O filme, além de fazer uma reflexão sobre a linguagem e seu impacto na nossa presença e percepção, fala também de entrega a um propósito.
Texto inspirado no episódio "San Junipero" série Black Mirror
Até onde somos capazes de ir em busca de prazer?
Vale a pena envelhecer na adolescência?
Achamos que é possível viver só de prazer e nos afastamos do contato com a dor.
Diversão, conforto, entretenimento, passatempos...
Passamos o tempo nos distraindo com os pequenos prazeres da vida, nos mantendo pouco comprometidos com esforços maiores.
Às vezes nos ocupamos com falsos esforços criados pelo nosso controle e fugimos dos que são verdadeiramente propostos pela vida.
Assim, acaba ficando a encargo da dor e do sofrimento serem os professores do valor do tempo. Dificilmente banalizamos a vida quando estamos implicados pela dor.
A realidade é que o tempo passa e somos nós que decidimos o quanto nos empenhamos em valorizar ou banalizar a sua passagem.
"Os homens envelhecem mas nem sempre amadurecem." Alphonse Daudet
"Muitos morrem tarde demais, e alguns morrem cedo demais. Ainda parece estranho o ensinamento: "Morre no tempo certo!".
Morre no tempo certo: assim ensina Zaratustra.
Sim, mas quem jamais vive no tempo certo, como poderia morrer no tempo certo? Oxalá não tivesse nascido! – Assim recomendo eu aos supérfluos.
Mas também os supérfluos dão grande peso à sua morte, e também a noz mais vazia deseja ser quebrada.
Todos dão grande peso ao fato de morrer: mas a morte ainda não é uma festa. Os homens ainda não aprenderam como consagrar as mais bonitas festas." Nietzsche em Assim falou Zaratustra
Sobre relações sombrias
Vamos combinar assim?
eu te exalto e você me exalta;
eu te elogio e você me elogia,
eu te suporto e você me suporta.
Assim nos sentimos leves e a angústia fica bem longe.

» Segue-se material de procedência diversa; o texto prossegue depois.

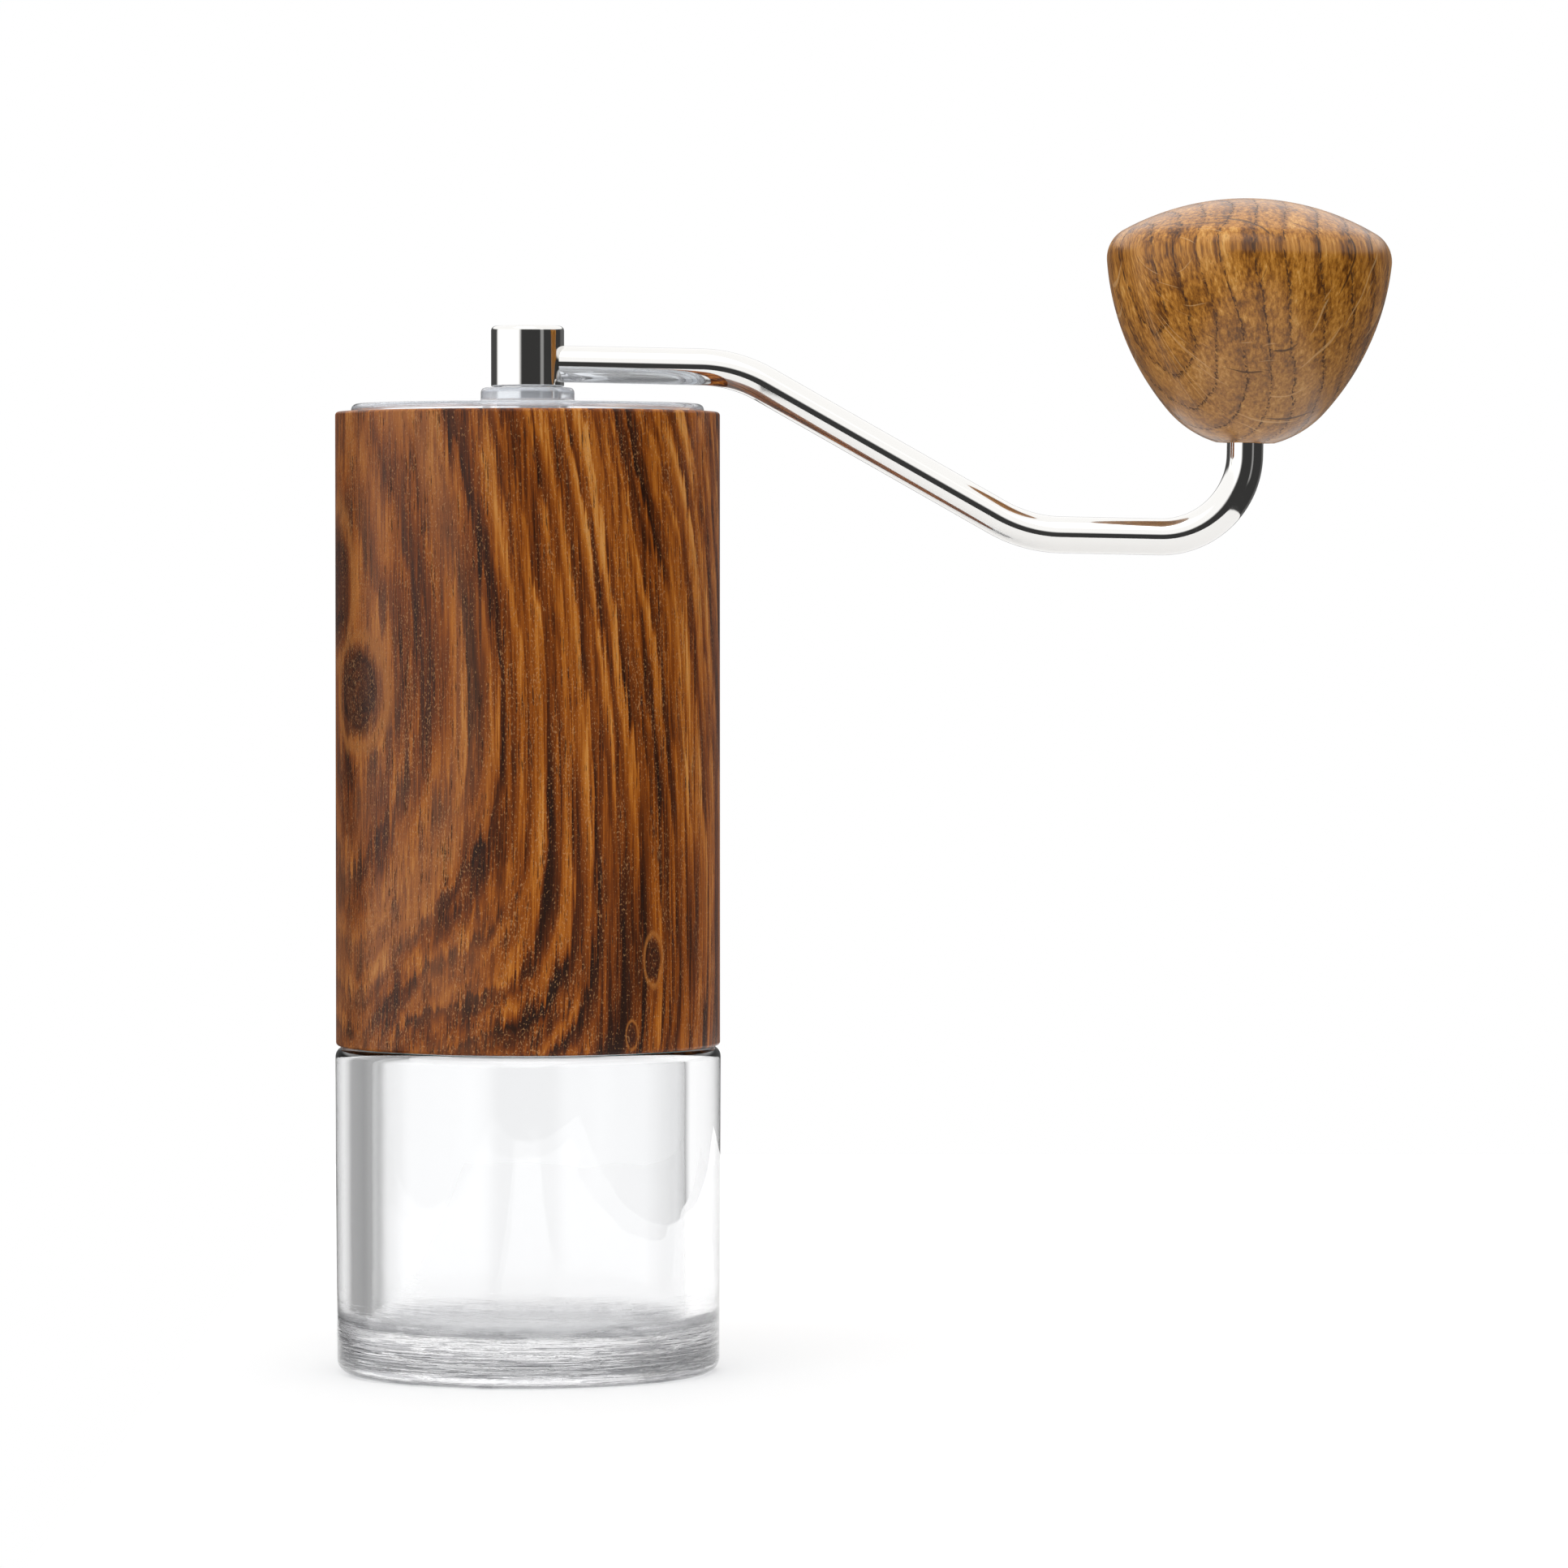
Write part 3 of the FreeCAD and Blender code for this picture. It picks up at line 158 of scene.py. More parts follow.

Quando ficar insuportável? Rompemos,
eu falo mal de você e você fala mal de mim.
Mantemos a responsabilidade na conta do outro.
Depois buscamos alguém para fazer o mesmo pacto e assim seguimos. Vamos devastando tudo a nossa volta, mas ficamos bem e é isso o que importa!
Não vem me incomodar com esse papo de sombra, lixo, rastro de destruição!
Podemos mandar isso para bem longe? Para outro planeta? Não? Precisamos mesmo olhar? Cuidar?